## MATERIAL PROVIDED
▶

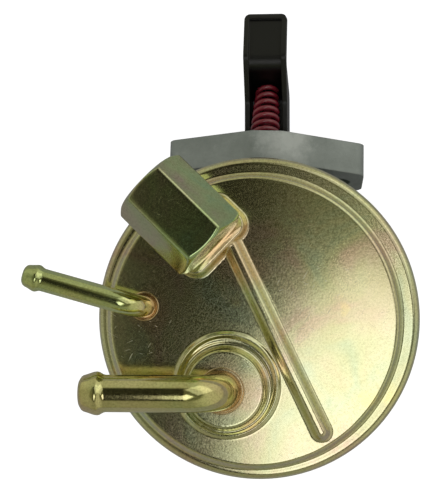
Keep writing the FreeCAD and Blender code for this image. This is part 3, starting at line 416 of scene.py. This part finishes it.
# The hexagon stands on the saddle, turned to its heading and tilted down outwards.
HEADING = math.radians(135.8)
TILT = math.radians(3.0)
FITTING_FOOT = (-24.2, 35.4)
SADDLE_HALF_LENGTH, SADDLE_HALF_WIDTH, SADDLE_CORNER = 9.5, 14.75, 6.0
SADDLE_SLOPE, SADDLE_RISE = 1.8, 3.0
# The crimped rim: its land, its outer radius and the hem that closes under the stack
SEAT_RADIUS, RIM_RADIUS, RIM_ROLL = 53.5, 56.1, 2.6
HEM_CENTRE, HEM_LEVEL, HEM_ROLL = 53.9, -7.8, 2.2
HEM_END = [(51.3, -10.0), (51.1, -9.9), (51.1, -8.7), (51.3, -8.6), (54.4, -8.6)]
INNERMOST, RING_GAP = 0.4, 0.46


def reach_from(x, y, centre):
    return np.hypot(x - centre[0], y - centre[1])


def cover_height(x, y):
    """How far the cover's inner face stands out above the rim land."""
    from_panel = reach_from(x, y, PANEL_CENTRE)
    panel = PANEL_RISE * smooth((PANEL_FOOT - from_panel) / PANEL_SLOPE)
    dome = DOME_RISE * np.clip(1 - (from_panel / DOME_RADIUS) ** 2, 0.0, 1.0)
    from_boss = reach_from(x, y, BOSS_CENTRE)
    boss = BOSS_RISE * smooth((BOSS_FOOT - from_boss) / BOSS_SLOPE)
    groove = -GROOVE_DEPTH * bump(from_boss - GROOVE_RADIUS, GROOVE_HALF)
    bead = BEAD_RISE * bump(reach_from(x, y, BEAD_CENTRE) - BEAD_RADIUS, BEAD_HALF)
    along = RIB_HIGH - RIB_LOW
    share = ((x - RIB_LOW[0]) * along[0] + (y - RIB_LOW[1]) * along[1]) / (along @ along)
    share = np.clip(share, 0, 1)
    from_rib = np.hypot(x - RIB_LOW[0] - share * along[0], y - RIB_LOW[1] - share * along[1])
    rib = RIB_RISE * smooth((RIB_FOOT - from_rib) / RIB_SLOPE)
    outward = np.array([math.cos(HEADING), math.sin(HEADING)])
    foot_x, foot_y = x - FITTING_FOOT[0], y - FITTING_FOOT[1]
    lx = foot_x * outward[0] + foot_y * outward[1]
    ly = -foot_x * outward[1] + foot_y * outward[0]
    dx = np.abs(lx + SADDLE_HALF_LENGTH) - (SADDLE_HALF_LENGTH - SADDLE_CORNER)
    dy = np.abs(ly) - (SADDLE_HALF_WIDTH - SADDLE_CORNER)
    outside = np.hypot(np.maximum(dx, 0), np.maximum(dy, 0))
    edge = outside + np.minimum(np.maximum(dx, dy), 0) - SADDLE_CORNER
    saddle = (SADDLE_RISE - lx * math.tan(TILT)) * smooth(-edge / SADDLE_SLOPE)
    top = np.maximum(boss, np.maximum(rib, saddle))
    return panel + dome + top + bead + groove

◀

## TO BE DONE
Write out all the lines again, exactly as they are.

## REPLY TO THE TASK
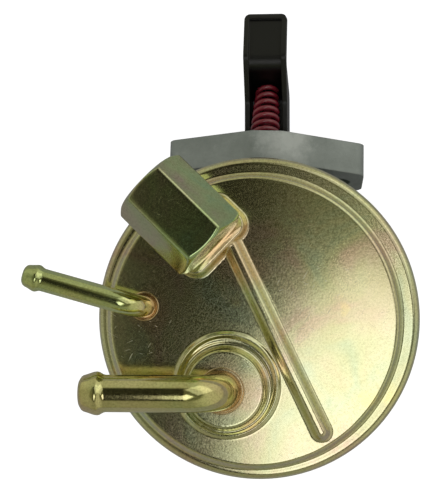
Keep writing the FreeCAD and Blender code for this image. This is part 3, starting at line 416 of scene.py. This part finishes it.
# The hexagon stands on the saddle, turned to its heading and tilted down outwards.
HEADING = math.radians(135.8)
TILT = math.radians(3.0)
FITTING_FOOT = (-24.2, 35.4)
SADDLE_HALF_LENGTH, SADDLE_HALF_WIDTH, SADDLE_CORNER = 9.5, 14.75, 6.0
SADDLE_SLOPE, SADDLE_RISE = 1.8, 3.0
# The crimped rim: its land, its outer radius and the hem that closes under the stack
SEAT_RADIUS, RIM_RADIUS, RIM_ROLL = 53.5, 56.1, 2.6
HEM_CENTRE, HEM_LEVEL, HEM_ROLL = 53.9, -7.8, 2.2
HEM_END = [(51.3, -10.0), (51.1, -9.9), (51.1, -8.7), (51.3, -8.6), (54.4, -8.6)]
INNERMOST, RING_GAP = 0.4, 0.46


def reach_from(x, y, centre):
    return np.hypot(x - centre[0], y - centre[1])


def cover_height(x, y):
    """How far the cover's inner face stands out above the rim land."""
    from_panel = reach_from(x, y, PANEL_CENTRE)
    panel = PANEL_RISE * smooth((PANEL_FOOT - from_panel) / PANEL_SLOPE)
    dome = DOME_RISE * np.clip(1 - (from_panel / DOME_RADIUS) ** 2, 0.0, 1.0)
    from_boss = reach_from(x, y, BOSS_CENTRE)
    boss = BOSS_RISE * smooth((BOSS_FOOT - from_boss) / BOSS_SLOPE)
    groove = -GROOVE_DEPTH * bump(from_boss - GROOVE_RADIUS, GROOVE_HALF)
    bead = BEAD_RISE * bump(reach_from(x, y, BEAD_CENTRE) - BEAD_RADIUS, BEAD_HALF)
    along = RIB_HIGH - RIB_LOW
    share = ((x - RIB_LOW[0]) * along[0] + (y - RIB_LOW[1]) * along[1]) / (along @ along)
    share = np.clip(share, 0, 1)
    from_rib = np.hypot(x - RIB_LOW[0] - share * along[0], y - RIB_LOW[1] - share * along[1])
    rib = RIB_RISE * smooth((RIB_FOOT - from_rib) / RIB_SLOPE)
    outward = np.array([math.cos(HEADING), math.sin(HEADING)])
    foot_x, foot_y = x - FITTING_FOOT[0], y - FITTING_FOOT[1]
    lx = foot_x * outward[0] + foot_y * outward[1]
    ly = -foot_x * outward[1] + foot_y * outward[0]
    dx = np.abs(lx + SADDLE_HALF_LENGTH) - (SADDLE_HALF_LENGTH - SADDLE_CORNER)
    dy = np.abs(ly) - (SADDLE_HALF_WIDTH - SADDLE_CORNER)
    outside = np.hypot(np.maximum(dx, 0), np.maximum(dy, 0))
    edge = outside + np.minimum(np.maximum(dx, dy), 0) - SADDLE_CORNER
    saddle = (SADDLE_RISE - lx * math.tan(TILT)) * smooth(-edge / SADDLE_SLOPE)
    top = np.maximum(boss, np.maximum(rib, saddle))
    return panel + dome + top + bead + groove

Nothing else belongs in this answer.